PROBLEM DETAILS = Only one stretch of the data below should be repeated: the lines from the line containing "Write part 2 of" through the line containing "return bump", inclusive, exactly as they are.

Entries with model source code

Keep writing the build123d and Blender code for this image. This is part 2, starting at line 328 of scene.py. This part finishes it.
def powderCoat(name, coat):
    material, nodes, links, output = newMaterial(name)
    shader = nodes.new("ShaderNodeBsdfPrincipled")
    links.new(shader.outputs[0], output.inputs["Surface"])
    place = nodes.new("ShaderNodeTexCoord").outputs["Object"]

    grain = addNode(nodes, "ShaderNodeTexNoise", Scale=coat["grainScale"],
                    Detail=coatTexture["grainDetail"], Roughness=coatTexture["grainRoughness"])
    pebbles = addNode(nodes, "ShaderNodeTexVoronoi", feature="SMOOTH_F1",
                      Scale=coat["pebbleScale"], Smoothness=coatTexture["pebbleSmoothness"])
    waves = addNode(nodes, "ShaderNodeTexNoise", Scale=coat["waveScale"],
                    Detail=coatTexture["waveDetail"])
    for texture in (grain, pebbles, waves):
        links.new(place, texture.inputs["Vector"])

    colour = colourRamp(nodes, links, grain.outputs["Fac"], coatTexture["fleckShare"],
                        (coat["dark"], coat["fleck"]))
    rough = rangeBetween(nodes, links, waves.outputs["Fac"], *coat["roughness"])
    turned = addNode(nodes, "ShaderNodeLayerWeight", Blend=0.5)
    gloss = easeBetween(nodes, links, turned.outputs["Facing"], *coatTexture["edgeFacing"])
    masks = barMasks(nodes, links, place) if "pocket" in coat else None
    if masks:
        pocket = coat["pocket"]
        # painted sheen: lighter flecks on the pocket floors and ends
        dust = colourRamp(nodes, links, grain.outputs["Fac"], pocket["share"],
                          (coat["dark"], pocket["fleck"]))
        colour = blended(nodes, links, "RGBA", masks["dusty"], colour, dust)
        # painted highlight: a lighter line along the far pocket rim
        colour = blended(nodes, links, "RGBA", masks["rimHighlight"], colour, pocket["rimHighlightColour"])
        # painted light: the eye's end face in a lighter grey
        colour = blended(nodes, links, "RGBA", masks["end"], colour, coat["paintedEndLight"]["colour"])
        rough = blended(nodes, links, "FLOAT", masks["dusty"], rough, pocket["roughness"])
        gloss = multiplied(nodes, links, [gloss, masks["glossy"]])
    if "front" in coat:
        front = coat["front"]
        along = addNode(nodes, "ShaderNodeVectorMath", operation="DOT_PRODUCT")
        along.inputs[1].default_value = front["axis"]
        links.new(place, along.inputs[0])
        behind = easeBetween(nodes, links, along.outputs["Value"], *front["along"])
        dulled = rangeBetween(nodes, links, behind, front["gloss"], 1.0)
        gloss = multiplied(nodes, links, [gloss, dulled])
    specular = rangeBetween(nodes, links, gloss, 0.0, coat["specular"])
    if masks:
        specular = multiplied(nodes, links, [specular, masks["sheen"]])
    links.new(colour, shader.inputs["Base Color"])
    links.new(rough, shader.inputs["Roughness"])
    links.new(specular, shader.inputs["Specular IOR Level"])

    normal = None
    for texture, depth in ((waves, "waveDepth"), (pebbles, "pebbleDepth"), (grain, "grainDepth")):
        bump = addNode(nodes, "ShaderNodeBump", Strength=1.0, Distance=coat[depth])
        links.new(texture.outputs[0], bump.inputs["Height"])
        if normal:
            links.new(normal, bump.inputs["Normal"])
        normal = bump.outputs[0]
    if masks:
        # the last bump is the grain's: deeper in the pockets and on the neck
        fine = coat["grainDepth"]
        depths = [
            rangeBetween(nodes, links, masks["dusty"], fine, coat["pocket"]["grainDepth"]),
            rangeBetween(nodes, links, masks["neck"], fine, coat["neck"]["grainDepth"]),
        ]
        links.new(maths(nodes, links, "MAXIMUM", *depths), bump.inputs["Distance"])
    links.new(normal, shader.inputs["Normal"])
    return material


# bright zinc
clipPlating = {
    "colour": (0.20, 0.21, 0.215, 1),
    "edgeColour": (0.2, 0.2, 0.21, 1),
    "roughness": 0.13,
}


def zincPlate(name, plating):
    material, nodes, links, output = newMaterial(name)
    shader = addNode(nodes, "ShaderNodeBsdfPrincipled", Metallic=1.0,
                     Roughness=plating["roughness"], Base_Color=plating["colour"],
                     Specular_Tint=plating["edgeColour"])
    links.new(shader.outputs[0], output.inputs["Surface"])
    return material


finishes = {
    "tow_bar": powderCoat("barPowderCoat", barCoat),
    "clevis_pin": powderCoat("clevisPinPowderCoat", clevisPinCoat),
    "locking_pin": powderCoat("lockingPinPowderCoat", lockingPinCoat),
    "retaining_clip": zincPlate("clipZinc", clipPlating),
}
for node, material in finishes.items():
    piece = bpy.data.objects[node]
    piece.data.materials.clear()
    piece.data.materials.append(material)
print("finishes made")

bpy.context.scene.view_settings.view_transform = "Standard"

==

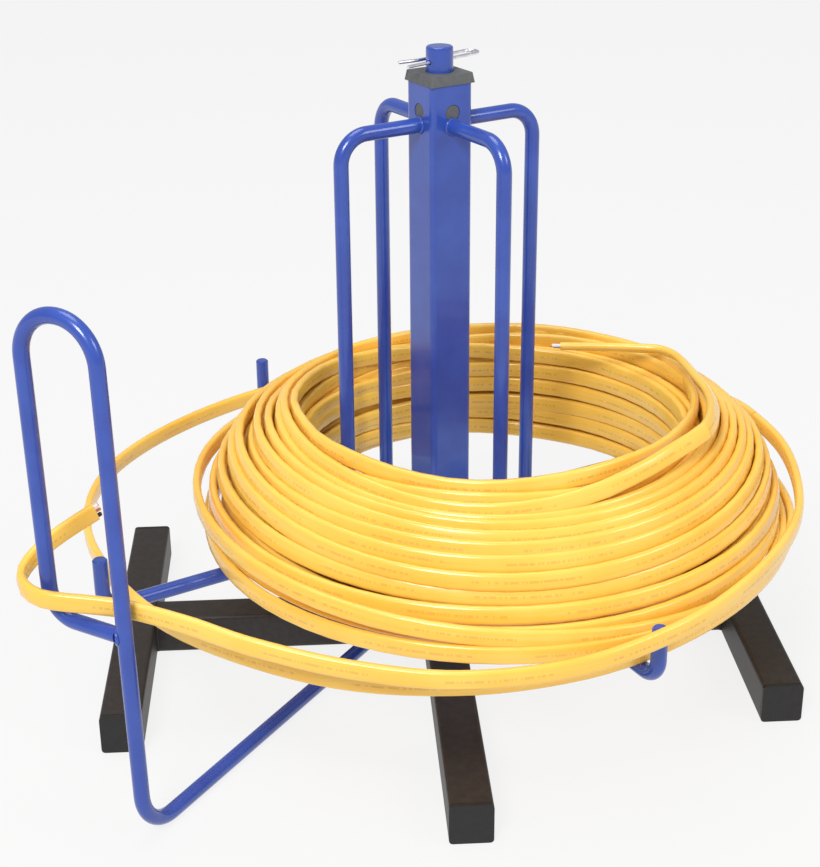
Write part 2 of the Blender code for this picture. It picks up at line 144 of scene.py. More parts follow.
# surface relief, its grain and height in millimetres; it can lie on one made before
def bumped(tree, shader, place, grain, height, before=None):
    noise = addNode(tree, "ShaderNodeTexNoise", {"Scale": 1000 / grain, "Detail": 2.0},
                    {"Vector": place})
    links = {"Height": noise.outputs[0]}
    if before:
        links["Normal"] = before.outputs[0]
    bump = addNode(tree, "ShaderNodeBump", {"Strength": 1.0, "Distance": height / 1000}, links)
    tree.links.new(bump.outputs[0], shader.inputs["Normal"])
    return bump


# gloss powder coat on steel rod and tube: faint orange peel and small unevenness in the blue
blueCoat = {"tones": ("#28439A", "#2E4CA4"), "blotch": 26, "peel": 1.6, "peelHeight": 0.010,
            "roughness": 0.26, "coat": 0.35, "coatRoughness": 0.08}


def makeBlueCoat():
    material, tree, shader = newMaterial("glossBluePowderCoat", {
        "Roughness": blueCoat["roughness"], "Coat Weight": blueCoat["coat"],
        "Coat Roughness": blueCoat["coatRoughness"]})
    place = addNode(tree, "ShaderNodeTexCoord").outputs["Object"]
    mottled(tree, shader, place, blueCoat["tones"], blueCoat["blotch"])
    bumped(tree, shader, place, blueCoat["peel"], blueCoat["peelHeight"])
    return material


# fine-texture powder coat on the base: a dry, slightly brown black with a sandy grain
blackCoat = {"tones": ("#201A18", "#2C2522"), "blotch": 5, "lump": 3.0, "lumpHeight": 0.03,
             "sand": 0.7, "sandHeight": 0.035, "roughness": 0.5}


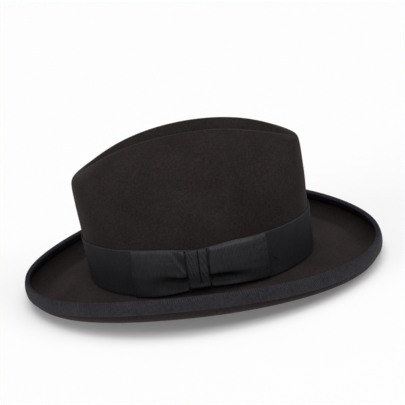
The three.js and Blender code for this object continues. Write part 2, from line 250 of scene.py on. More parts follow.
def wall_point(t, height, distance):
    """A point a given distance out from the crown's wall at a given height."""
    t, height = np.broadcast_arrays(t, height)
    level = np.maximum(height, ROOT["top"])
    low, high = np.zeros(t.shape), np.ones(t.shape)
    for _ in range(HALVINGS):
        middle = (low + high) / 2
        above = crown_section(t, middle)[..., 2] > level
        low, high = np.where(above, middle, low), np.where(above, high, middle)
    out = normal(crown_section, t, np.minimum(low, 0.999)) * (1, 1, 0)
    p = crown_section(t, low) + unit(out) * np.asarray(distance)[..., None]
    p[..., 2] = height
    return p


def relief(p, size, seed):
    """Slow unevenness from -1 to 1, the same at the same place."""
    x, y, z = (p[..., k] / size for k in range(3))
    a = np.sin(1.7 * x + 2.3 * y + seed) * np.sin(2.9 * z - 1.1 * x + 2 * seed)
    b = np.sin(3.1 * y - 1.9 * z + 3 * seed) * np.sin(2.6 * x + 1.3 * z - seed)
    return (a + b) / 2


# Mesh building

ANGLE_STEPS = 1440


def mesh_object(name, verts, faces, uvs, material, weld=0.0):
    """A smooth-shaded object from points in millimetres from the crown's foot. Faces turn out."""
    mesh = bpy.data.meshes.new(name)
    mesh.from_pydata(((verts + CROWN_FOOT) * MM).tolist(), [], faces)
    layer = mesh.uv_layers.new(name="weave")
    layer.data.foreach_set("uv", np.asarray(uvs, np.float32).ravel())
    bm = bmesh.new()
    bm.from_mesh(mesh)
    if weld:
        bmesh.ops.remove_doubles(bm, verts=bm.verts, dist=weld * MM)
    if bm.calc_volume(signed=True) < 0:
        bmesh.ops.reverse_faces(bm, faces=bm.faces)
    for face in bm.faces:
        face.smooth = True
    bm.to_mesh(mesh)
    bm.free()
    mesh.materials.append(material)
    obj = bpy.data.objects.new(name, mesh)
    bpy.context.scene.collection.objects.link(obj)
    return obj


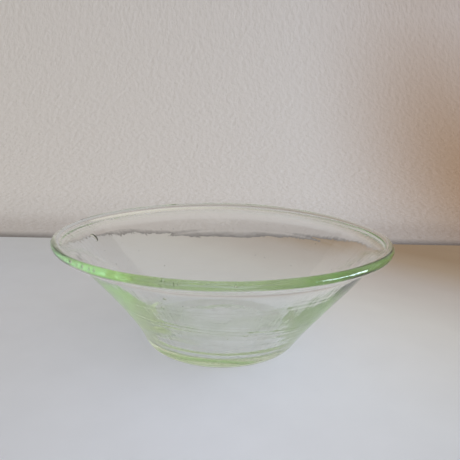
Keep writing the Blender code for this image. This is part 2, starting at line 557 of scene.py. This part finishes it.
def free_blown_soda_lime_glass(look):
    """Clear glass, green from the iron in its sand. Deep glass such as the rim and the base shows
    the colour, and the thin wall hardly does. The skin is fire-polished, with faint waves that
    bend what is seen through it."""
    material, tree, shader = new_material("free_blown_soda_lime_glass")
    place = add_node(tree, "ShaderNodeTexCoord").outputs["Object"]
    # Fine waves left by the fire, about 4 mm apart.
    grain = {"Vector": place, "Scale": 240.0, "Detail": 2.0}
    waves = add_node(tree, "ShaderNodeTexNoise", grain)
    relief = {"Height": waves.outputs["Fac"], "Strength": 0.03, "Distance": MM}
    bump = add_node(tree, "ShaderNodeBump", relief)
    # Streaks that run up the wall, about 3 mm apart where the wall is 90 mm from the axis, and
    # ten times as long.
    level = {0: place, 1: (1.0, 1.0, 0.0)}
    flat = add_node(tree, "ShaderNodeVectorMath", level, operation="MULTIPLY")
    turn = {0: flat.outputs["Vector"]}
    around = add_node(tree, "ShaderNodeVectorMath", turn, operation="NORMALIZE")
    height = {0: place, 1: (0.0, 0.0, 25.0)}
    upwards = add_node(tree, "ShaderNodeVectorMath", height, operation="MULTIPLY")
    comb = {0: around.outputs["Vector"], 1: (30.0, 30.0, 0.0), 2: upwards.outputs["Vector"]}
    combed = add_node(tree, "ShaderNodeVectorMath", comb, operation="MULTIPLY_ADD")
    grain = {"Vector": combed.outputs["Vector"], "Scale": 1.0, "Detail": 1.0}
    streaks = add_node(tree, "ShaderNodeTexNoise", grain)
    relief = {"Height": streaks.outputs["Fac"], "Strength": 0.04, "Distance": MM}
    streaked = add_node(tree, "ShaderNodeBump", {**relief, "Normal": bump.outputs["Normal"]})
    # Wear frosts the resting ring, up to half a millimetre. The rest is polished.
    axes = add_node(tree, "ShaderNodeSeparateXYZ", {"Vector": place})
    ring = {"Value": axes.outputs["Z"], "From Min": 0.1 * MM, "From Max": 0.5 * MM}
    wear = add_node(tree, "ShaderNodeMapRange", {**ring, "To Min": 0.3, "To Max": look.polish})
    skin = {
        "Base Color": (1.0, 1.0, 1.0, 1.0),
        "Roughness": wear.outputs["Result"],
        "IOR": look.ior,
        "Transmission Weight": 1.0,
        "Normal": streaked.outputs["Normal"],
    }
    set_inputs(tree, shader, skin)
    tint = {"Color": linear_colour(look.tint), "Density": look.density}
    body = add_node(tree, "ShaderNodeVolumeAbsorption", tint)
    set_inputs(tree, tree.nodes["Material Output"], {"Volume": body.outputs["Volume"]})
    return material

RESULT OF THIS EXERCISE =
Write part 2 of the Blender code for this picture. It picks up at line 144 of scene.py. More parts follow.
# surface relief, its grain and height in millimetres; it can lie on one made before
def bumped(tree, shader, place, grain, height, before=None):
    noise = addNode(tree, "ShaderNodeTexNoise", {"Scale": 1000 / grain, "Detail": 2.0},
                    {"Vector": place})
    links = {"Height": noise.outputs[0]}
    if before:
        links["Normal"] = before.outputs[0]
    bump = addNode(tree, "ShaderNodeBump", {"Strength": 1.0, "Distance": height / 1000}, links)
    tree.links.new(bump.outputs[0], shader.inputs["Normal"])
    return bump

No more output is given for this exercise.